Diez años después el tiempo insiste en seguir avanzando y no regresar. Mis padres murieron, los dos, en 2009. Ahora esa cocina es esta cocina, la mía. No suele haber pollo al horno ni naranjas, y ya no se habla de la historia de Ramos Mejía. Quité las cortinas, están guardadas. Algo permanece: los vidrios, que siguen siendo los mismos.

En blanco

[9/1/2003]

En un weblog, el miedo a la página en blanco se reemplaza por el miedo al día en blanco.

La memoria del mozo

—Vamos a tomar una Fanta, una cerveza tres cuartos y un agua sin gas —le dije al mozo—. Y vamos a comer una pechuga de pollo a la parrilla, deshuesada, con papas fritas; costillas de cerdo con puré de manzana; y costillas de cerdo a la riojana.

El mozo asintió apenas con la cabeza y empezó a irse. Nos quedamos, como siempre, asombrados con esa memoria prodigiosa que permite a algunos humanos recordar tantas cosas dichas rápidamente y una sola vez. Entonces, a dos metros de la mesa, el mozo se dio vuelta.

—¿Era una Coca? —preguntó.

—No, una Fanta —contesté.

Bueno, un desliz cualquiera lo tiene. A los dos minutos el mozo trajo la Fanta y la cerveza.

—El agua era con gas, ¿no?

—No, sin.

—Ah, bueno.

Fue. Volvió con el agua sin gas.

—Una pechuga… —dijo, y se quedó esperando, como para que yo terminara la frase.

—Deshuesada, a la parrilla, con papas fritas —completé, obediente.

—No, eso ya lo sé —dijo el mozo—. Los otros platos se me fueron de la cabeza.

Así es como caen los mitos. Sin avisar.

*

En el mismo restaurante tienen el menú en castellano y, en una columna a la derecha de cada página, en inglés. Eso sí, nadie garantiza que si uno pide algo en inglés reciba lo mismo que si lo pide en castellano. La sección “Pastas”, por ejemplo, poblada de spaghetti, ñoquis, ravioles y sorrentinos, está encabezada en la columna derecha con la palabra “Pastry”. (Trampas de los diccionarios, se llaman esas cosas.)

Bichos verdes

[6/1/2003]

Anoche hubo un ataque de esos bichos chiquitos de color verde, que buscan la luz, de los que no sé el nombre. Eran cientos sólo en la ventana del living, todos luchando para entrar cuando la abrí para sacar al balcón las zapatillas de Gabriel (era noche de Reyes): los sentí en la cara como una telaraña espesa. Antes de verlos mi mujer creyó que llovía, pero era el ruido de ellos chocando con cada vidrio de cada ventana.

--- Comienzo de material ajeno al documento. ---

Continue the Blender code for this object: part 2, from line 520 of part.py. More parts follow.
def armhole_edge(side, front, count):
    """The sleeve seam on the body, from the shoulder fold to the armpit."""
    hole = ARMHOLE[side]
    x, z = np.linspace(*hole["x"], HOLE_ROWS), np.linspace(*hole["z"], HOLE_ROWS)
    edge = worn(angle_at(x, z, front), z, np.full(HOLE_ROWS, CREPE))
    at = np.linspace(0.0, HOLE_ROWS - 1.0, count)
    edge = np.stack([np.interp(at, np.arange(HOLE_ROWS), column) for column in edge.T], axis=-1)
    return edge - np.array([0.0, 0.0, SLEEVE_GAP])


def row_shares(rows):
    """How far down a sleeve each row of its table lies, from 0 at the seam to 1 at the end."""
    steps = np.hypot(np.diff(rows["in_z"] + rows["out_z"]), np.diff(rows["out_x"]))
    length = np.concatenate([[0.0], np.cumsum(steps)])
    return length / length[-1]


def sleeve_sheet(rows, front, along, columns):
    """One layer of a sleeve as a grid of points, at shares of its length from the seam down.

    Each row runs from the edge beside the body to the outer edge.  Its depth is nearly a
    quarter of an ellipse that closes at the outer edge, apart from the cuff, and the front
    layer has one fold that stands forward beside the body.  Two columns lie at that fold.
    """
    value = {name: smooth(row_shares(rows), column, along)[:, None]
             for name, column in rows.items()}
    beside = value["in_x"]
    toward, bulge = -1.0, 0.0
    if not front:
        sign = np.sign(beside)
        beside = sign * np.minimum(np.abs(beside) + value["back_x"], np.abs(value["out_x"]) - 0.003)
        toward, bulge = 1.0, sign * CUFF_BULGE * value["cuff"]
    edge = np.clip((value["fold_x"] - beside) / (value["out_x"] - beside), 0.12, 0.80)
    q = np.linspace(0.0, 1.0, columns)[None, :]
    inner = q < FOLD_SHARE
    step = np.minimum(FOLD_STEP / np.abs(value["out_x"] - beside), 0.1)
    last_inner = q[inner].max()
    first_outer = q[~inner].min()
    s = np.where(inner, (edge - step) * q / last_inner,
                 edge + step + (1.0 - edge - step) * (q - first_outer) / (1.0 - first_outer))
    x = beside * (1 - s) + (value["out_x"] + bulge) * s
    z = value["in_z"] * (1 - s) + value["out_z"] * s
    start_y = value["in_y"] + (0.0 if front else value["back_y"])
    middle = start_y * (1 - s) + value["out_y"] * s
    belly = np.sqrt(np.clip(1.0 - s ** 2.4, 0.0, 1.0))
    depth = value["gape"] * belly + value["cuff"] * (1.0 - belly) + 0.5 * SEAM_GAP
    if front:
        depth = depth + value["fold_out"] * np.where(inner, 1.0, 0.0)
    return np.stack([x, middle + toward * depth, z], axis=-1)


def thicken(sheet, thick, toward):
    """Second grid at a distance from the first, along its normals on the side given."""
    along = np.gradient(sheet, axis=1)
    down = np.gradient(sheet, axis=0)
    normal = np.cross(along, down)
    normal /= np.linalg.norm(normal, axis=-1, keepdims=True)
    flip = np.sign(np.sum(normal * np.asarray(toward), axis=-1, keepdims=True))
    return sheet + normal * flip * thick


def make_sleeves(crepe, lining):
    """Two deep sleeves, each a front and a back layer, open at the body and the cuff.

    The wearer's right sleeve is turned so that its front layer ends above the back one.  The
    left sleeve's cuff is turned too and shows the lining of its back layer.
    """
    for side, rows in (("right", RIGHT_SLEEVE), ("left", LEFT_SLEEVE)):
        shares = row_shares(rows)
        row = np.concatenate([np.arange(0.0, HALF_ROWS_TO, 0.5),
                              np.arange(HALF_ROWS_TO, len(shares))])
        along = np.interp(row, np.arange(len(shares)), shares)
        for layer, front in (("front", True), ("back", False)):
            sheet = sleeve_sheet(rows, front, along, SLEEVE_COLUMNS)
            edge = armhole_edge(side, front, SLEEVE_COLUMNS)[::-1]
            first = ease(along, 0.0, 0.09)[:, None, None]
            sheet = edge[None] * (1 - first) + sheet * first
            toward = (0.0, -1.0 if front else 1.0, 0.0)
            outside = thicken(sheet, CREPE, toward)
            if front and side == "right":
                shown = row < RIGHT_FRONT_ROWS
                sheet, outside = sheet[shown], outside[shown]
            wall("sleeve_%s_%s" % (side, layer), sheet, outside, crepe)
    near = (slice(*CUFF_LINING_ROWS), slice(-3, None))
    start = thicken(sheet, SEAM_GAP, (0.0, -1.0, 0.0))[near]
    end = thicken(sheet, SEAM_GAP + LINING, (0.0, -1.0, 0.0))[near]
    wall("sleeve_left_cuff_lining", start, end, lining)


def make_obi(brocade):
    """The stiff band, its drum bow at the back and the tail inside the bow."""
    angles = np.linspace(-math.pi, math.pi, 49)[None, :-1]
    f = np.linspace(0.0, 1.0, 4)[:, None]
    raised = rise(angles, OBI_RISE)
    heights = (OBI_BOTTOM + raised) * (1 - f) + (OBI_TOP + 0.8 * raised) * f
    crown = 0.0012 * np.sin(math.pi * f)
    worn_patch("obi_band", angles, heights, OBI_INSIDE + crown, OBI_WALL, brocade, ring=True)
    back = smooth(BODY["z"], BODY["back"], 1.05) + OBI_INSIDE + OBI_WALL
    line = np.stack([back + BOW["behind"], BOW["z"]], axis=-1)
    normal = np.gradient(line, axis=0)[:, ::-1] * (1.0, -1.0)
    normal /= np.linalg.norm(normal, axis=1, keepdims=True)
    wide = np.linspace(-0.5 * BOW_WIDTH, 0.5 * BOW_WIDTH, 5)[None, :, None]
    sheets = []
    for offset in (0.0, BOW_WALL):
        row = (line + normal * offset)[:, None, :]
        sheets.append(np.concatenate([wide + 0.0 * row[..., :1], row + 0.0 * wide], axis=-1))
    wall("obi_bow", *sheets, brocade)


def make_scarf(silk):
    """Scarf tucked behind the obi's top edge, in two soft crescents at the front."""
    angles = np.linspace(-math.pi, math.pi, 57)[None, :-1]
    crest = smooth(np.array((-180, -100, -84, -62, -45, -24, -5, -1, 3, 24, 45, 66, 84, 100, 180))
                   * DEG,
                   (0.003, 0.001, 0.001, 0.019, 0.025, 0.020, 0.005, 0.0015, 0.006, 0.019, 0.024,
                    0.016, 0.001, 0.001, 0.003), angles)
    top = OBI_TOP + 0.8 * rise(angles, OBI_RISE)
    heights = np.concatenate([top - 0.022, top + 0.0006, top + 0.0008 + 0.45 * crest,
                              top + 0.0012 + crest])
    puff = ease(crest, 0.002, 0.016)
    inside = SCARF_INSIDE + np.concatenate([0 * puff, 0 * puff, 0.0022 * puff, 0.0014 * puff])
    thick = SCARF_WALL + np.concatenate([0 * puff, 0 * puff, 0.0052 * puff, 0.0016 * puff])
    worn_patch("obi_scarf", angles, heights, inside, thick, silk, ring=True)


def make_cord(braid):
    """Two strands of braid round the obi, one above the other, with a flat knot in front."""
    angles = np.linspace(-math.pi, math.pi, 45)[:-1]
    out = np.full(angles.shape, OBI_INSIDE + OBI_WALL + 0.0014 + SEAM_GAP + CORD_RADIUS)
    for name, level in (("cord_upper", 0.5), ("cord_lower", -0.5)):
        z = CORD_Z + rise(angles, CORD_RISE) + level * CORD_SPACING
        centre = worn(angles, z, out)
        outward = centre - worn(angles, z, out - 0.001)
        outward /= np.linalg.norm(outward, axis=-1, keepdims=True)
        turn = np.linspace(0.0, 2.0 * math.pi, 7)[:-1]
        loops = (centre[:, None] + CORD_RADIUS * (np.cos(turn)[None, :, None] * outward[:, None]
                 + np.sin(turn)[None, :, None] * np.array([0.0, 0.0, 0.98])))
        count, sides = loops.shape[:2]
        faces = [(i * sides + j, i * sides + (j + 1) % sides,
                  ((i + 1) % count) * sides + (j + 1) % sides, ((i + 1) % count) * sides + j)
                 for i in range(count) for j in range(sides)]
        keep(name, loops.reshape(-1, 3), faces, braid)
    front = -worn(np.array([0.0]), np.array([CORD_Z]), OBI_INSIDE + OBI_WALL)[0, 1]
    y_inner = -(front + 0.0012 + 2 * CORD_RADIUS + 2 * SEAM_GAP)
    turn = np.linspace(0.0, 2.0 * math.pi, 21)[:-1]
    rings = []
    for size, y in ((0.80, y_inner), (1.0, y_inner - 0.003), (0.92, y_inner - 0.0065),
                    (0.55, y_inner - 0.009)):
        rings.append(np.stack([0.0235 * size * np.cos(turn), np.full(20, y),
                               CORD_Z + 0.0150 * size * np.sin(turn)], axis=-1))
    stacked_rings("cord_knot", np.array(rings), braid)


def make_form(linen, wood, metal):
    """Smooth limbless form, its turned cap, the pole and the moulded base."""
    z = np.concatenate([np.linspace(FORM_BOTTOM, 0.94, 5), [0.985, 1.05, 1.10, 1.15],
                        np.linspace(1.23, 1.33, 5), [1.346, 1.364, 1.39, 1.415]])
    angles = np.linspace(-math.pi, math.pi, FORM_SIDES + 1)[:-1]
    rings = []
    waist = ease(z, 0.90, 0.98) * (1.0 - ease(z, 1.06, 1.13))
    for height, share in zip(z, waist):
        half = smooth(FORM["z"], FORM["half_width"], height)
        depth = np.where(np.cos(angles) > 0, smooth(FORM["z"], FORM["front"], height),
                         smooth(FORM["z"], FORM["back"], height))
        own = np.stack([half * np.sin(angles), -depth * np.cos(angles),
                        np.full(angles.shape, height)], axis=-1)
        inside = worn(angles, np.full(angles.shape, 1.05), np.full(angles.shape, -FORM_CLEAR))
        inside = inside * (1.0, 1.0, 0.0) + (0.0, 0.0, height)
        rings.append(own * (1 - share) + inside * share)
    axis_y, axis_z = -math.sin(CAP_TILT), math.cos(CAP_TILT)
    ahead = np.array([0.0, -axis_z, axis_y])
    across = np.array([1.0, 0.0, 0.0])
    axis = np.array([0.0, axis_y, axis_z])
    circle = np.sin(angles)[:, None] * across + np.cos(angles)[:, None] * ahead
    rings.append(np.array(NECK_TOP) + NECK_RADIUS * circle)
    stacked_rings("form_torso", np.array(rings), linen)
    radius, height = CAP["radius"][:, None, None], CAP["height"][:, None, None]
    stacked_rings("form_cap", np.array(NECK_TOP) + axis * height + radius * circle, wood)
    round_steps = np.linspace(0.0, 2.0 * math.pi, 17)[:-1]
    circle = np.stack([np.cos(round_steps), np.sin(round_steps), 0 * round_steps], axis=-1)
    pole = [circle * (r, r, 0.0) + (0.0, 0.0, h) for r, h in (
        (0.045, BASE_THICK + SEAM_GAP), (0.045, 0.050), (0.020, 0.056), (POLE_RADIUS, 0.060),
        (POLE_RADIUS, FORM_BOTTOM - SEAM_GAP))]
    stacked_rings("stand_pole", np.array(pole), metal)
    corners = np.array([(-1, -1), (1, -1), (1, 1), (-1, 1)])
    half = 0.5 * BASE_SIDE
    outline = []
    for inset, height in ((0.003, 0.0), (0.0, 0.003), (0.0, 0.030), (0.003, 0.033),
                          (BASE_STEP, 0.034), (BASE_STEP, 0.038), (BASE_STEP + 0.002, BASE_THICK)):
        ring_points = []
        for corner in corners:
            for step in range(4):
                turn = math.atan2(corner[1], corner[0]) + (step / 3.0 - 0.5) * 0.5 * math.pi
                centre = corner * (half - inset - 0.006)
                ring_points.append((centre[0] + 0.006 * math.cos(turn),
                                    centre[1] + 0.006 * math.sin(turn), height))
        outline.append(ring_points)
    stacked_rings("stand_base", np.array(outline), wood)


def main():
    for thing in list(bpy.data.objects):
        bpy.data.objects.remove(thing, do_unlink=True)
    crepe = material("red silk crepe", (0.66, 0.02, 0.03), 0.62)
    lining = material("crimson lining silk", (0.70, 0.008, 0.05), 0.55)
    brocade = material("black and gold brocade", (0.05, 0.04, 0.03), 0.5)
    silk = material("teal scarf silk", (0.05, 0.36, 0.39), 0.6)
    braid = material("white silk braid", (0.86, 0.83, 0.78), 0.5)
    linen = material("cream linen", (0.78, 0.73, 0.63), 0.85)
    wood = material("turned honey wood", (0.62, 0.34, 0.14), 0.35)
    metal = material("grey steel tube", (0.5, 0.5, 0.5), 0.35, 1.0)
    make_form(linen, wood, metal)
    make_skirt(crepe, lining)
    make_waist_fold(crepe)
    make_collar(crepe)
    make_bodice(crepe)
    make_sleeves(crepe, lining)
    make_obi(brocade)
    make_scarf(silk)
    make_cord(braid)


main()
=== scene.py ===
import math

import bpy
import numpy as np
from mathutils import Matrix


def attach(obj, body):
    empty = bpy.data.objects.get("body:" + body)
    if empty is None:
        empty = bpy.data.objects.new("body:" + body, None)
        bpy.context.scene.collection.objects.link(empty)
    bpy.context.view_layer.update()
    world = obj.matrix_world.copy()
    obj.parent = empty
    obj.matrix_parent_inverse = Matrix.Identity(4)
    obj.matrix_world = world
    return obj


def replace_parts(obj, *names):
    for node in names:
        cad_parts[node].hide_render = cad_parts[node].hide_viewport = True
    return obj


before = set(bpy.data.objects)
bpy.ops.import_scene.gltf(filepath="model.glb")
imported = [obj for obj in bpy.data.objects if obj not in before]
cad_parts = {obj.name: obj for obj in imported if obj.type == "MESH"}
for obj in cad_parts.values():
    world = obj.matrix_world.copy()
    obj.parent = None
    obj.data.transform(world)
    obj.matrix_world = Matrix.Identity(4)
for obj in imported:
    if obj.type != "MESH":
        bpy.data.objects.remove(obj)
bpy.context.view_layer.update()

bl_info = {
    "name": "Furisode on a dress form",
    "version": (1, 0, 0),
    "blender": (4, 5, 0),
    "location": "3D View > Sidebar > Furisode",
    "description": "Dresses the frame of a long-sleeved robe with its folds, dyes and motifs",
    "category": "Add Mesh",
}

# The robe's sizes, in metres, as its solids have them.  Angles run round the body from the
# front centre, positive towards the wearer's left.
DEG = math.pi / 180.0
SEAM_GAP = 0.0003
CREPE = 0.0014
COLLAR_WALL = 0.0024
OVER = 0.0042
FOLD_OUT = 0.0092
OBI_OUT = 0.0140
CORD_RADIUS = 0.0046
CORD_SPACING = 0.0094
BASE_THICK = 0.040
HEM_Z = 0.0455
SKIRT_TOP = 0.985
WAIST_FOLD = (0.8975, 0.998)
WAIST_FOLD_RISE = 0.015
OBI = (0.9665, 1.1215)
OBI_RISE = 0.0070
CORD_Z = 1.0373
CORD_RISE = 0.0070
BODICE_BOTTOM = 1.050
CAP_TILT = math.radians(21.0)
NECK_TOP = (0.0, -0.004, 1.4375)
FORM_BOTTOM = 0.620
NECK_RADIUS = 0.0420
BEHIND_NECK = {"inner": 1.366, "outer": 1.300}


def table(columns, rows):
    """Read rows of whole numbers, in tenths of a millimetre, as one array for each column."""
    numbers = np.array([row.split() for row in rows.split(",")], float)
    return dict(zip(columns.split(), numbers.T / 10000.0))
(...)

No sé qué combinación de humedades, temperaturas, composición del aire, rayos ultravioletas, ausencia de predadores habrá hecho posible esa proliferación. Recuerdo que hubo muchos de estos bichos cuando yo era chico, pero mi memoria recorre décadas sin volver a encontrar tantos juntos.

Esta mañana, los que lograron meterse en el departamento para tomar un contacto directo con el Dios Luz estaban desparramados por el suelo. Los barrí antes que mi familia se levantara: junté media palita, como granos de arroz tostados, ya sin el color brillante de la vida. Debió haber muchos millones en el barrio.

Me pregunto a qué se habrán dedicado estos bichos antes de que los humanos descubriéramos el fuego y, con él, la luz nocturna.